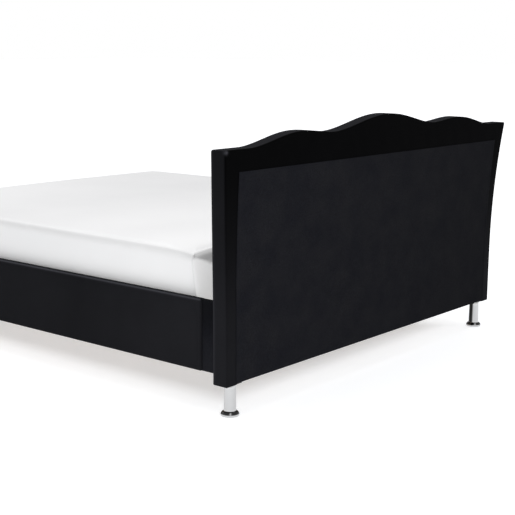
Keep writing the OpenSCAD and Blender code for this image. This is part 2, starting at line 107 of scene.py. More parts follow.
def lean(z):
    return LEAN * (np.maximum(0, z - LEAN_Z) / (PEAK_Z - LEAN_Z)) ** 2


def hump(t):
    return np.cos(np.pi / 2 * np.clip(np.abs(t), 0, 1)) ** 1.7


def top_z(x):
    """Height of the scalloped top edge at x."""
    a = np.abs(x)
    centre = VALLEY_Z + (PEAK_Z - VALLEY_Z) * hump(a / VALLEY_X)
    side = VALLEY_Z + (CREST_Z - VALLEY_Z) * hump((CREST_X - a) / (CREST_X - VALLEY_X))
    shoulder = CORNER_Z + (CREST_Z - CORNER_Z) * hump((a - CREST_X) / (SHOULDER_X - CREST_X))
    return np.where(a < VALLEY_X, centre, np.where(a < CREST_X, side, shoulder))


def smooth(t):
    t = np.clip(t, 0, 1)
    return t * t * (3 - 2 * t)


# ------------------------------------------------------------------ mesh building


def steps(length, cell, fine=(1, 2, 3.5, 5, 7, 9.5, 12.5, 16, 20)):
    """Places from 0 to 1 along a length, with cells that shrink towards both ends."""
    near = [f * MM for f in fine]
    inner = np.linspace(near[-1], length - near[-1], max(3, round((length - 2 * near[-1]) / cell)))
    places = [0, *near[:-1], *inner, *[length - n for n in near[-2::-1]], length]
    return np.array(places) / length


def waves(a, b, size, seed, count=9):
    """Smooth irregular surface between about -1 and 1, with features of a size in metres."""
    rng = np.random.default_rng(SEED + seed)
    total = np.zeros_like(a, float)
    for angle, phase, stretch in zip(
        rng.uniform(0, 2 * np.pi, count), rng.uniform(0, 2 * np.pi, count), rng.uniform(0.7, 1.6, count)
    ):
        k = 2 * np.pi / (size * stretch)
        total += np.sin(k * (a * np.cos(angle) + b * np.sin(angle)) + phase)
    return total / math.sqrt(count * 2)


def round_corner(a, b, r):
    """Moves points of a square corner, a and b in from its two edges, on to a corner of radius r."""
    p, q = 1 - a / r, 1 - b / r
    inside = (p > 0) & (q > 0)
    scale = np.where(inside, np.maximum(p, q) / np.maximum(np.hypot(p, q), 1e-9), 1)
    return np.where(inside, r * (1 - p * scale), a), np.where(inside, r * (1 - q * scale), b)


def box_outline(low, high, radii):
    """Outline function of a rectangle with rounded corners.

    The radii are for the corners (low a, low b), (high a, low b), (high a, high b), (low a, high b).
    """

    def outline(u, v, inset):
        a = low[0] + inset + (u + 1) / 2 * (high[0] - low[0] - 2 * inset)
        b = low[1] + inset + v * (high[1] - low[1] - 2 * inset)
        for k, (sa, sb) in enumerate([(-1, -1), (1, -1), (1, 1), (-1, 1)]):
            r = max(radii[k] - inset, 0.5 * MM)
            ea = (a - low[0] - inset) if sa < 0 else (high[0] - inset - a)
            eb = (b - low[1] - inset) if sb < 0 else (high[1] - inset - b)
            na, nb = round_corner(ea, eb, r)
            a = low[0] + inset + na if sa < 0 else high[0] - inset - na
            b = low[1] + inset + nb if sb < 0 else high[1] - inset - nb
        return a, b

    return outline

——

■ **EXERCISE REQUIREMENTS**
Your task is to quote the lines above, beginning with the first and ending with the one that holds "return total / math.sqrt(count * 2)".

■ **FINISHED TASK**
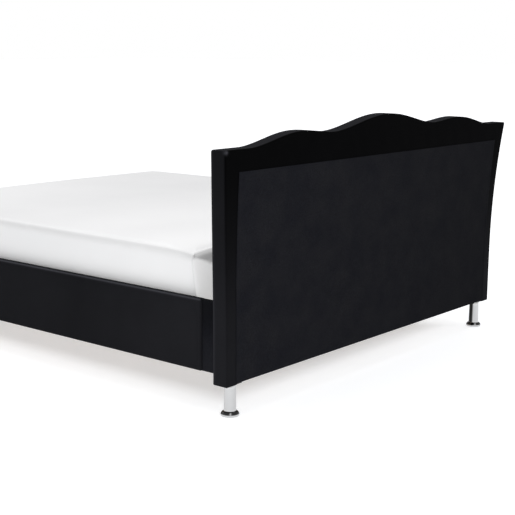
Keep writing the OpenSCAD and Blender code for this image. This is part 2, starting at line 107 of scene.py. More parts follow.
def lean(z):
    return LEAN * (np.maximum(0, z - LEAN_Z) / (PEAK_Z - LEAN_Z)) ** 2


def hump(t):
    return np.cos(np.pi / 2 * np.clip(np.abs(t), 0, 1)) ** 1.7


def top_z(x):
    """Height of the scalloped top edge at x."""
    a = np.abs(x)
    centre = VALLEY_Z + (PEAK_Z - VALLEY_Z) * hump(a / VALLEY_X)
    side = VALLEY_Z + (CREST_Z - VALLEY_Z) * hump((CREST_X - a) / (CREST_X - VALLEY_X))
    shoulder = CORNER_Z + (CREST_Z - CORNER_Z) * hump((a - CREST_X) / (SHOULDER_X - CREST_X))
    return np.where(a < VALLEY_X, centre, np.where(a < CREST_X, side, shoulder))


def smooth(t):
    t = np.clip(t, 0, 1)
    return t * t * (3 - 2 * t)


# ------------------------------------------------------------------ mesh building


def steps(length, cell, fine=(1, 2, 3.5, 5, 7, 9.5, 12.5, 16, 20)):
    """Places from 0 to 1 along a length, with cells that shrink towards both ends."""
    near = [f * MM for f in fine]
    inner = np.linspace(near[-1], length - near[-1], max(3, round((length - 2 * near[-1]) / cell)))
    places = [0, *near[:-1], *inner, *[length - n for n in near[-2::-1]], length]
    return np.array(places) / length


def waves(a, b, size, seed, count=9):
    """Smooth irregular surface between about -1 and 1, with features of a size in metres."""
    rng = np.random.default_rng(SEED + seed)
    total = np.zeros_like(a, float)
    for angle, phase, stretch in zip(
        rng.uniform(0, 2 * np.pi, count), rng.uniform(0, 2 * np.pi, count), rng.uniform(0.7, 1.6, count)
    ):
        k = 2 * np.pi / (size * stretch)
        total += np.sin(k * (a * np.cos(angle) + b * np.sin(angle)) + phase)
    return total / math.sqrt(count * 2)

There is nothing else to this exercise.